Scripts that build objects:
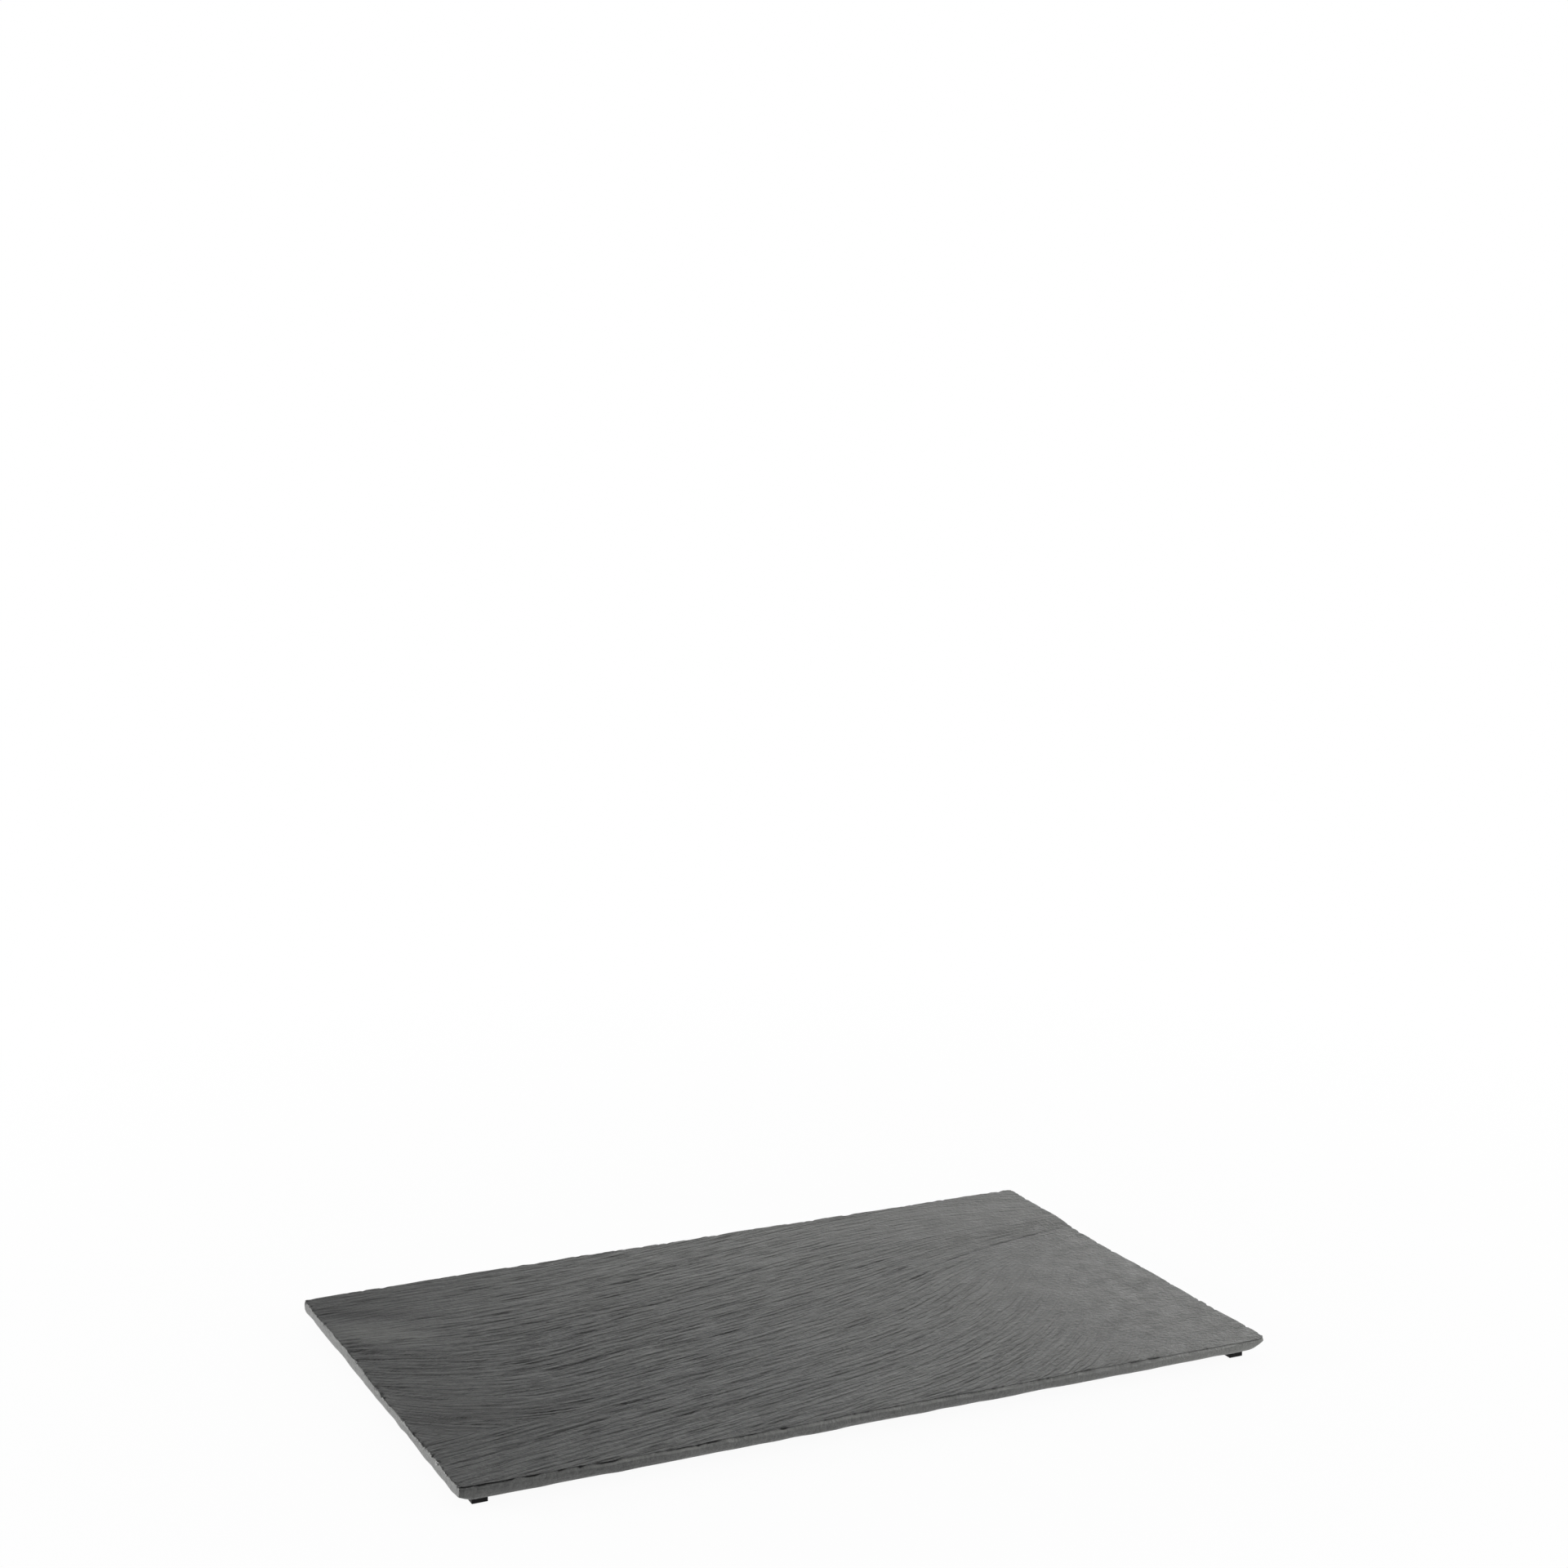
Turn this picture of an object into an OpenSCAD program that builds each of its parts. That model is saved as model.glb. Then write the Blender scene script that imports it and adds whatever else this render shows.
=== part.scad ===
// Slate serving board on four rubber feet.
// Origin: on the table, under the centre of the board. +X runs to the right
// along the front edge, +Y to the rear, +Z up. Lengths are in millimetres.

/* [Board] */
// Length along the front edge
board_length = 530; // [300:5:600]
// Depth from the front edge to the rear edge
board_depth = 325; // [200:5:400]
// Thickness of the slate, before the relief of its riven face
board_thickness = 8.2; // [7:0.1:14]
// Plan radius of the four corners at the arris
corner_radius = 7; // [5:0.5:14]
// Plan radius of the four corners at the underside
low_corner_radius = 11; // [7:0.5:16]

/* [Dressed edge] */
// Height of the rounded turn under the edge, up from the underside
turn_height = 6.2; // [2:0.1:6.4]
// How far the underside stops short of the outer edge
turn_inset = 4.1; // [1:0.1:5.5]
// How far the top arris lies in from the outer edge
arris_inset = 0.5; // [0.2:0.1:2]
// Height of the chipped strip below the arris
arris_drop = 1; // [0.3:0.1:2]
// How far the chips wander in and out
chip_depth = 0.5; // [0:0.1:0.8]
// Length of one chip
chip_length = 12; // [8:1:30]

/* [Riven face] */
// Height of the slow swells
swell_height = 0.95; // [0:0.05:1.3]
// Height of the two broken cleavage ledges
ledge_height = 1.2; // [0:0.1:1.5]
// Width over which a ledge falls
ledge_fall = 7; // [4:0.5:15]
// Height of the ripples that follow the grain
ripple_height = 0.3; // [0:0.02:0.4]
// Spacing of the ripples across the grain
ripple_pitch = 9; // [8:0.5:20]
// Length of a ripple along the grain
ripple_run = 80; // [40:5:200]
// How far the grain sags beside the left edge
grain_sag = 66; // [0:2:80]
// Rise of the grain to the right along the front edge, per unit of length
grain_slope = 0.21; // [0:0.01:0.3]

/* [Feet] */
// Side of a square foot
foot_side = 9.5; // [6:0.5:16]
// Height of a foot
foot_height = 6; // [4:0.5:12]
// Distance of a foot in from the two outer edges
foot_inset = 11; // [9:0.5:40]
// Radius of a foot's upright edges
foot_edge_radius = 0.3; // [0.2:0.1:2]
// Chamfer round the ground face of a foot
foot_chamfer = 0.3; // [0.1:0.1:1]
// Thickness of the adhesive pad between foot and slate
pad_thickness = 0.6; // [0.2:0.1:1.5]
// How far the adhesive pad stops short of the foot's sides
pad_margin = 0.3; // [0:0.1:1]

/* [Fineness] */
// Cells of the riven face along the board
cells_along = 46; // [20:1:48]
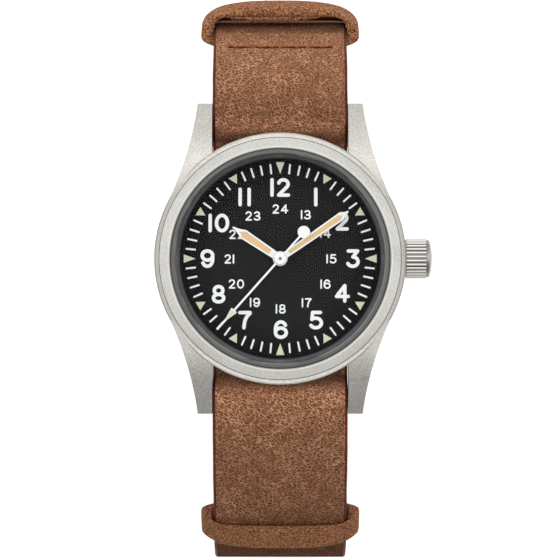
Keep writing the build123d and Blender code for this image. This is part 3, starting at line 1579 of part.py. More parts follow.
with BuildPart() as buckle_tongue:
    tongue_level = tongue_lift + tongue_thickness / 2
    leg_up = buckle_bar_height - tongue_level
    leg_bend = tongue_bend_radius * tan(radians(tongue_leg_angle / 2))
    leg_foot = buckle_bar_place - leg_up / tan(radians(tongue_leg_angle))
    eye_radius = buckle_bar_radius + running_clearance + tongue_eye_wall
    tongue_moves = [
        (leg_foot - leg_bend - tongue_tip_place, 0),
        (tongue_bend_radius, tongue_leg_angle),
        (leg_up / sin(radians(tongue_leg_angle)) - leg_bend - buckle_bar_radius - tongue_eye_wall / 2, 0),
    ]
    layer(band((tongue_tip_place, tongue_level), 0, tongue_moves, tongue_thickness, 1), tongue_width)
    with BuildSketch(Plane.YZ.offset(-tongue_width / 2)):
        with Locations((buckle_bar_place, buckle_bar_height)):
            Circle(eye_radius)
    extrude(amount=tongue_width)
    with BuildSketch(Plane.YZ.offset(-tongue_width)):
        with Locations((buckle_bar_place, buckle_bar_height)):
            Circle(buckle_bar_radius + running_clearance)
    extrude(amount=2 * tongue_width, mode=Mode.SUBTRACT)
save(buckle_tongue.part, "buckle_tongue")
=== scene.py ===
import json
from math import atan2, ceil, cos, degrees, exp, hypot, pi, radians, sin, sqrt, tan

import bmesh
import bpy
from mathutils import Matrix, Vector, noise


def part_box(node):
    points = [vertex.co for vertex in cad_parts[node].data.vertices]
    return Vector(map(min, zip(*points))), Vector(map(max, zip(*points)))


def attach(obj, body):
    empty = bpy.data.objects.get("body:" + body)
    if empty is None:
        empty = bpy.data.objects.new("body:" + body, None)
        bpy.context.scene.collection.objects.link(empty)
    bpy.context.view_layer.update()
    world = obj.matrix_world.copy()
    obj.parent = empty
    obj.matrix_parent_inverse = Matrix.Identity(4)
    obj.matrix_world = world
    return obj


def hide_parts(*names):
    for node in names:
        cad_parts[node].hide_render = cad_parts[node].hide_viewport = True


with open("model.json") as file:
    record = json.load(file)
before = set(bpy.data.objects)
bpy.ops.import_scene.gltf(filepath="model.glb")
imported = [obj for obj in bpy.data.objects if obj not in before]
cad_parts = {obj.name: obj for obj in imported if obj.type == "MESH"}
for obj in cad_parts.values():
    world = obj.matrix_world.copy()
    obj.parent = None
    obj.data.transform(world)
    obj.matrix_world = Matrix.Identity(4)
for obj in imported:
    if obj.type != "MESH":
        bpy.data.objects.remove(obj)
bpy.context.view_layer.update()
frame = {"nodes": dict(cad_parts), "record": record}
nodes = frame["nodes"]
MM = 0.001


def shown(name, data):
    """New object in the scene."""
    obj = bpy.data.objects.new(name, data)
    bpy.context.scene.collection.objects.link(obj)
    return obj


# Camera: straight down on the dial, framed as the photograph is

PICTURE = 560
PIXELS_PER_MM = 6.62
HAND_AXIS_PIXEL = (280.2, 258.6)
DIAL_TOP = 52.4
CAMERA_DISTANCE = 600.0
SENSOR = 36.0

camera_data = bpy.data.cameras.new("camera")
camera_data.sensor_width = SENSOR
camera_data.lens = SENSOR * CAMERA_DISTANCE / (PICTURE / PIXELS_PER_MM)
camera_data.clip_start = 0.01
camera_data.clip_end = 20.0
camera = shown("camera", camera_data)
camera.location = (
    (PICTURE / 2 - HAND_AXIS_PIXEL[0]) / PIXELS_PER_MM * MM,
    (HAND_AXIS_PIXEL[1] - PICTURE / 2) / PIXELS_PER_MM * MM,
    (DIAL_TOP + CAMERA_DISTANCE) * MM,
)
bpy.context.scene.camera = camera
bpy.context.scene.view_settings.view_transform = "Standard"


# Materials: places and sizes in them are in metres, noise scales in grains per metre

class Shader:
    """Short way to write a node material."""

    def __init__(self, name):
        self.material = bpy.data.materials.new(name)
        self.material.use_nodes = True
        self.tree = self.material.node_tree
        self.tree.nodes.clear()
        self.output = self.tree.nodes.new("ShaderNodeOutputMaterial")
        self.place = self.node("ShaderNodeTexCoord").outputs["Object"]

    def node(self, kind, values=None, **settings):
        """New node; values maps its sockets to numbers, colours or outputs of other nodes."""
        made = self.tree.nodes.new(kind)
        for key, value in settings.items():
            setattr(made, key, value)
        for key, value in (values or {}).items():
            socket = made.inputs[key]
            if isinstance(value, bpy.types.NodeSocket):
                self.tree.links.new(value, socket)
            elif socket.type == "RGBA":
                socket.default_value = (*value, 1.0)
            else:
                socket.default_value = value
        return made

    def noise(self, scale, detail=3.0, roughness=0.55, distortion=0.0, source=None):
        return self.node("ShaderNodeTexNoise", {
            "Scale": scale, "Detail": detail, "Roughness": roughness, "Distortion": distortion,
            "Vector": source or self.place}).outputs["Fac"]

    def stretched(self, scales, source=None, turn=(0, 0, 0)):
        return self.node("ShaderNodeMapping", {
            "Scale": scales, "Rotation": turn, "Vector": source or self.place}).outputs["Vector"]

    def vector(self, operation, first, values):
        return self.node("ShaderNodeVectorMath", {0: first, **values},
                         operation=operation).outputs["Vector"]

    def warped(self, amount, scale):
        """Coordinates pushed about by a noise, amount in metres."""
        push = self.node("ShaderNodeTexNoise", {
            "Scale": scale, "Detail": 2.0, "Vector": self.place}).outputs["Color"]
        push = self.vector("SCALE", self.vector("SUBTRACT", push, {1: (0.5, 0.5, 0.5)}),
                           {"Scale": amount})
        return self.vector("ADD", self.place, {1: push})

    def cells(self, scale, source):
        """Distance to the nearest edge between irregular cells."""
        return self.node("ShaderNodeTexVoronoi", {"Scale": scale, "Vector": source},
                         feature="DISTANCE_TO_EDGE").outputs["Distance"]

    def ramp(self, source, *stops):
        made = self.node("ShaderNodeValToRGB", {"Fac": source})
        band = made.color_ramp
        while len(band.elements) < len(stops):
            band.elements.new(0.5)
        for element, (at, colour) in zip(band.elements, stops):
            element.position = at
            element.color = (*colour, 1.0)
        return made.outputs["Color"]

    def level(self, source, low, high, from_low=0.0, from_high=1.0, smooth=True):
        """The range from_low to from_high mapped to low to high, and held there beyond it."""
        return self.node("ShaderNodeMapRange", {
            "Value": source, "From Min": from_low, "From Max": from_high, "To Min": low,
            "To Max": high}, interpolation_type="SMOOTHSTEP" if smooth else "LINEAR",
        ).outputs["Result"]

    def math(self, operation, first, second=0.0):
        return self.node("ShaderNodeMath", {0: first, 1: second},
                         operation=operation).outputs["Value"]

    def times(self, first, second):
        return self.math("MULTIPLY", first, second)

    def plus(self, first, second):
        return self.math("ADD", first, second)

    def blend(self, first, share, second, other_share):
        """Two values added in given shares."""
        return self.plus(self.times(first, share), self.times(second, other_share))

    def distance(self, first, second):
        """Distance from the axis that two coordinates are measured from."""
        return self.math("POWER", self.plus(self.times(first, first), self.times(second, second)),
                         0.5)

    def mix(self, factor, first, second, blend="MIX"):
        # the colour sockets of a mix node are 6 and 7, and its colour output is 2
        return self.node("ShaderNodeMix", {0: factor, 6: first, 7: second}, data_type="RGBA",
                         blend_type=blend).outputs[2]

    def split(self, source=None):
        return self.node("ShaderNodeSeparateXYZ", {"Vector": source or self.place}).outputs

    def bump(self, height, strength, distance, under=None):
        values = {"Strength": strength, "Distance": distance, "Height": height}
        if under is not None:
            values["Normal"] = under
        return self.node("ShaderNodeBump", values).outputs["Normal"]

    def show(self, surface):
        self.tree.links.new(surface, self.output.inputs["Surface"])
        return self.material

    def principled(self, colour, roughness, normal=None, metallic=0.0, **sockets):
        """Makes this the material's surface and gives the material back."""
        values = {"Base Color": colour, "Roughness": roughness, "Metallic": metallic, **sockets}
        if normal is not None:
            values["Normal"] = normal
        return self.show(self.node("ShaderNodeBsdfPrincipled", values).outputs["BSDF"])


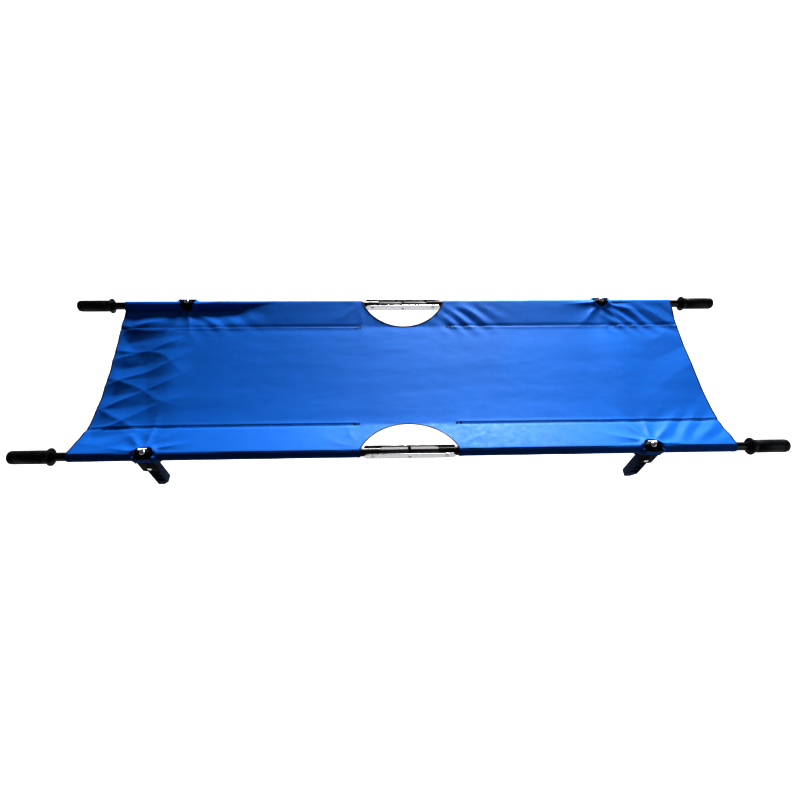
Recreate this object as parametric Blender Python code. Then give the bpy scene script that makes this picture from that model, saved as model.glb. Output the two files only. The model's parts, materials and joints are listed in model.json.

Required task: Quote exactly the first line of the data and every line after it through the one holding "low_corner_radius = 11; // [7:0.5:16]".

Correct output:
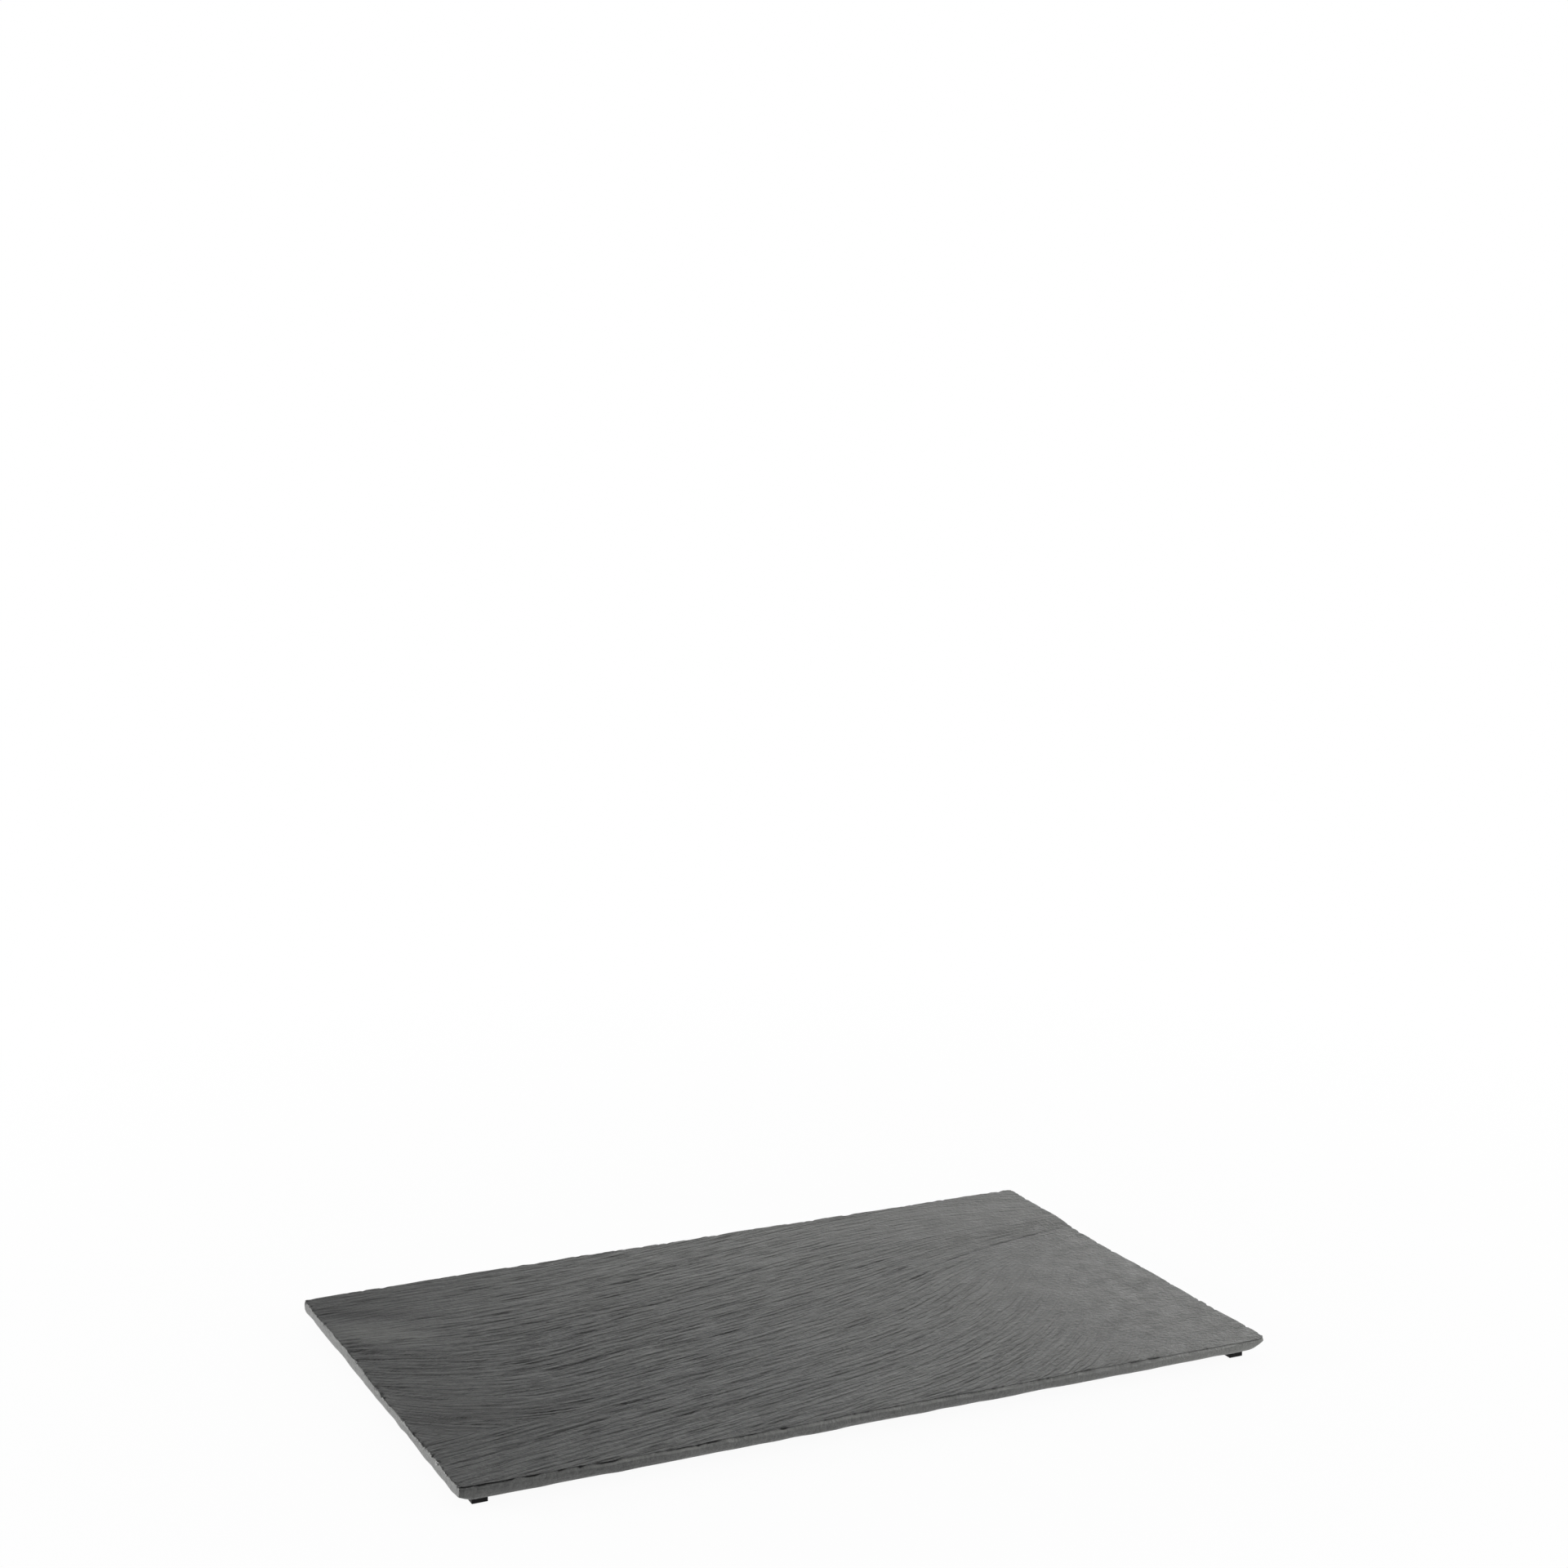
Turn this picture of an object into an OpenSCAD program that builds each of its parts. That model is saved as model.glb. Then write the Blender scene script that imports it and adds whatever else this render shows.
=== part.scad ===
// Slate serving board on four rubber feet.
// Origin: on the table, under the centre of the board. +X runs to the right
// along the front edge, +Y to the rear, +Z up. Lengths are in millimetres.

/* [Board] */
// Length along the front edge
board_length = 530; // [300:5:600]
// Depth from the front edge to the rear edge
board_depth = 325; // [200:5:400]
// Thickness of the slate, before the relief of its riven face
board_thickness = 8.2; // [7:0.1:14]
// Plan radius of the four corners at the arris
corner_radius = 7; // [5:0.5:14]
// Plan radius of the four corners at the underside
low_corner_radius = 11; // [7:0.5:16]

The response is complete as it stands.